A recent malware that made it into the spotlight was ransomware. Ransomware is a malware that encrypts all your data. In order to get your data back, you’ll have to pay a ransom to the hackers.
Code tampering is the type of threat where the attacker modifies the code of the application to make it do something it wasn’t originally designed to do. A hacker can modify the application and send the modified application to another user. The user then uses a malicious application thinking that it’s a trusted application. This is a critical threat.
For example, consider a stock brokerage firm. You buy and sell stocks through your brokerage application and pay the broker a commission. In this case, a hacker can modify the brokerage application such that the commission is being transferred to their account instead of the broker’s account.
Malicious injections are the type of threat where the hacker gives malicious inputs into the application. The result of this can range from stealing data to the malfunction and destruction of the application and also the application’s server.

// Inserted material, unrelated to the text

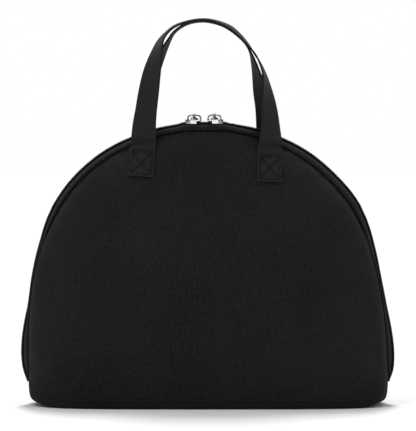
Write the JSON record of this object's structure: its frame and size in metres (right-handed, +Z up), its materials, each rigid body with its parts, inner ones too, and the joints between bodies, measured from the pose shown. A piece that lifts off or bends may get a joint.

To learn more about such threats and vulnerabilities, you can look at OWASP’s Top 10 list.
Now that you know the threats out there and why you should secure your mobile application, let me tell you about how you can do it.
Top 5 security considerations for mobile applications
The approach for security for each mobile application is mostly dependent on the use case. Here I’m going to talk about the general security concepts that you should consider for your mobile application.
Cryptography is a wide domain, so I won’t get into the depth of it. To explain in general terms, cryptography is the method used to convert human-readable data into gibberish data, aka ciphertext. There are two main processes in cryptography: encryption and decryption.
Encryption is a process where you convert plaintext into ciphertext.
Decryption is a process where you convert the ciphertext back into plaintext.
A very common example of cryptography in applications is for storing passwords. There are many applications that ask you to log in before using them. When you enter the password, the application checks if the password is right or wrong. For security purposes, these passwords aren’t stored as plaintext. They’re encrypted and then stored.
Another example would be applications that employ protocols that use cryptography for communication. In this case, even if the hacker intercepts the communication, they wouldn’t understand the information.
You should use cryptography widely, but ensure that you use accepted libraries and don’t try to create your own.
Authentication and authorization
Authentication is the process of verifying if the user is legit or not. Anybody can try to access your application or the features of your application. You have to make sure that you allow only the legit person to access it. For that, you use authentication. Authentication can be as simple as asking for a password or a security code. The level of authentication and approach depends on how secure you want your application to be. Applications that need high security use OTPs, biometrics, and multifactor authentication.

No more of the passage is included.